The devmap stanza for awsctc appears as follows:
[manager]
name awsctc 75
device E40 3088 3088 ctc://otherhost:3088/E42
device E43 3088 3088 ctc://192.168.1.90:3089/E43
The last parameter of the device statement contains three elements:
•A TCP/IP address (in dotted decimal form or as a name that can be resolved by Linux).
•Following a colon, a TCP/IP port number that is to be used on both the local and other system. The same port number is used on both ends of the connection.2 If multiple CTC connections are defined a different port number must be specified for each connection.
•Following a slash, the device number (address) of the corresponding CTC device on the remote system. To specify this, you must know how the devmap is defined on the other system. The same device number is often used at both ends, but this is not required.
An example of a simple connection between two zPDT instances in two different machines is shown in Figure 16-2.
Figure 16-2 Simple two-system CTC definition
In this example, two separate zPDT instances are shown. Because they are separate instances, the CUNUMBR (100 in the example) can be the same in both definitions (but there is no requirement to do this, of course). Both instances elected to use the same device number (E40) for the CTC device, although there is no requirement to do this. Both ends of the connection must specify the same port number (3088 in the example). Each definition specifies the IP address of the other base Linux system.
Devmap notes
Although the "ctc://" is optional, if a protocol is specified it must be "ctc". The “well known” port numbers below 1024 cannot be used; the port number must be in the range of 1024 and 65535. The IP address string cannot be specified with an awsmount command.
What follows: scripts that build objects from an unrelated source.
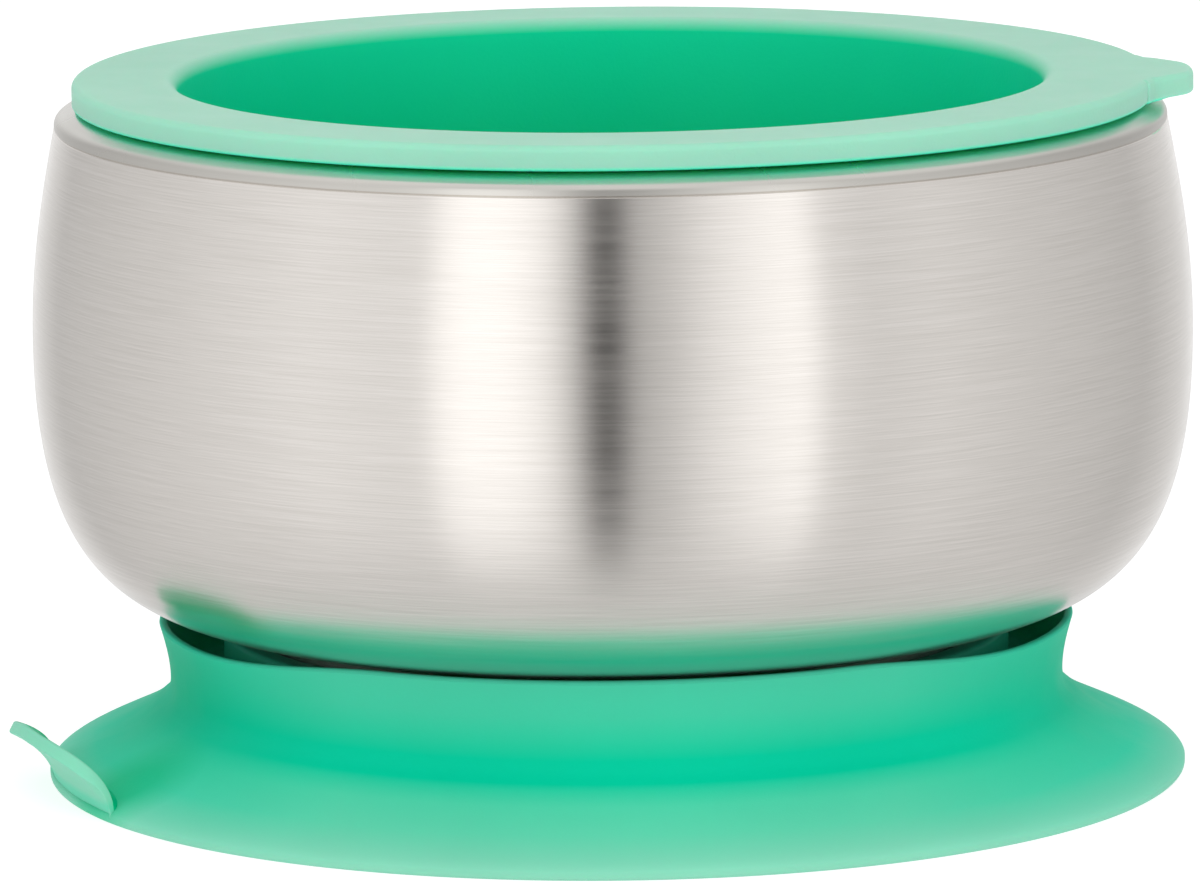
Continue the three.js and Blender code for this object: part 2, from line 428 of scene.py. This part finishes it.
camera_data = bpy.data.cameras.new("camera")
camera_data.sensor_width = 36
camera_data.lens = 296.9
camera_data.clip_start = 0.05
camera_data.clip_end = 50
camera = bpy.data.objects.new("camera", camera_data)
scene.collection.objects.link(camera)
back = Vector((0, -math.cos(CAMERA_ELEVATION), math.sin(CAMERA_ELEVATION)))
eye = Vector((0, 0, TARGET.z)) + back * CAMERA_DISTANCE
aim = (TARGET - eye).to_track_quat("-Z", "Y").to_matrix()
turned_aim = aim @ Matrix.Rotation(-CAMERA_ROLL, 3, "Z")
camera.matrix_world = Matrix.Translation(eye) @ turned_aim.to_4x4()
scene.camera = camera


# ---- steel bowl ----------------------------------------------------------------------------------


def steel_wall():
    """Outer shell: foot, brushed wall, satin shoulder and rim."""
    foot = line((FOOT_R, FOOT_BOTTOM), (FOOT_R, 16.2), 4) + [(FOOT_R, 16.2)]
    flare = bend((FOOT_R + 0.6, 16.82), (54.5, 17.2), (BELLY_R, 26.5), (BELLY_R, BELLY_Z), 48)
    wall_end = (SHOULDER[0] + 0.03, SHOULDER[1] - 0.12)
    wall = bend((BELLY_R, BELLY_Z), (BELLY_R, 54), (58.85, 60.5), wall_end, 26)
    crease = [(SHOULDER[0] - 0.12, SHOULDER[1])]
    shoulder_start = (SHOULDER[0] - 0.02, SHOULDER[1] + 0.12)
    shoulder = bend(shoulder_start, (57.42, 68.45), (57.3, 68.8), (56.7, 69.05), 12)
    shoulder += bend((56.5, 69.13), (55.8, 69.4), (55.2, RIM_TOP), (54.3, RIM_TOP), 8)
    rim = [(53.1, RIM_TOP), (53, RIM_TOP - 0.1)]
    outside = foot + flare + wall[1:] + crease + shoulder + rim
    shoulder_from = len(foot) + len(flare) + len(wall) - 1
    inside = offset(outside, SHEET)[::-1]

    def material_at(j):
        return 1 if shoulder_from <= j < len(outside) else 0

    materials = [steel_wall_material, shoulder_material]
    outline = outside + inside
    wall_piece = turned("steel_wall", outline, materials, material_at=material_at, sharp=28)
    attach(wall_piece, "bowl")
    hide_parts("outer_shell")


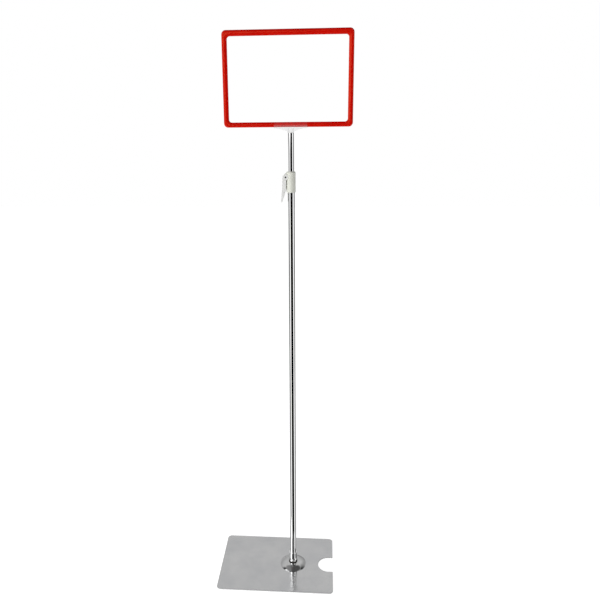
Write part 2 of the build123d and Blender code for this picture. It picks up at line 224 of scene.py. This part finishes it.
class Nodes:
    """A material's node tree with short calls for the few nodes used here."""

    def __init__(self, name):
        self.material = bpy.data.materials.new(name)
        self.material.use_nodes = True
        self.tree = self.material.node_tree
        self.shader = self.tree.nodes["Principled BSDF"]
        self.place = self.add("ShaderNodeTexCoord").outputs["Object"]

    def add(self, kind, **settings):
        node = self.tree.nodes.new(kind)
        for key, value in settings.items():
            setattr(node, key, value)
        return node

    def link(self, output, target):
        self.tree.links.new(output, target)

    def height_of(self, coordinates):
        """The Z component of one of the texture coordinates."""
        split = self.add("ShaderNodeSeparateXYZ")
        self.link(self.add("ShaderNodeTexCoord").outputs[coordinates], split.inputs[0])
        return split.outputs["Z"]

    def set(self, **values):
        """Sets the shader's own sockets; Base_Color stands for Base Color."""
        for key, value in values.items():
            self.shader.inputs[key.replace("_", " ")].default_value = value

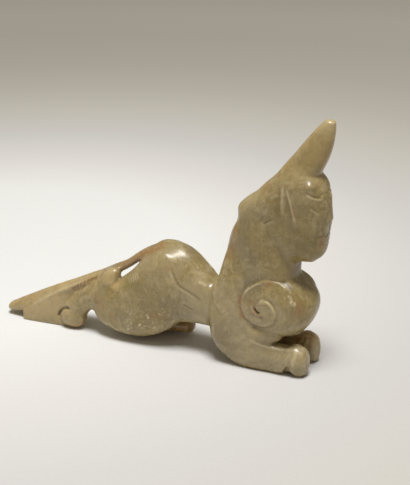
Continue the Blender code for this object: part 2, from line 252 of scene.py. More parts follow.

Each CTC address must be defined. A real 3088 had multiple device numbers defined in blocks of 8, 16, 32, or 64 devices. For example, a 3088-4 had 16 devices starting at a specified address. The emulated CTC does not do this. Each specific device number must be defined.
Status display
The awsstat command may be used to display the status of the CTC device. When the device’s peer is not yet available, the status flips between connecting and accepting. After the peer is available, the status changes to either Connected or Accepted. The Accepted side is considered the A side for protocol conflict resolution. This generally does not make any difference to the user. After data begins to flow, the Accepted/Connected is shortened to A or C and the number of send/receive bytes is displayed.
16.1 z/OS use example
Configurations using CTC can be complex. We have taken a basic NJE example, as shown in Figure 16-3.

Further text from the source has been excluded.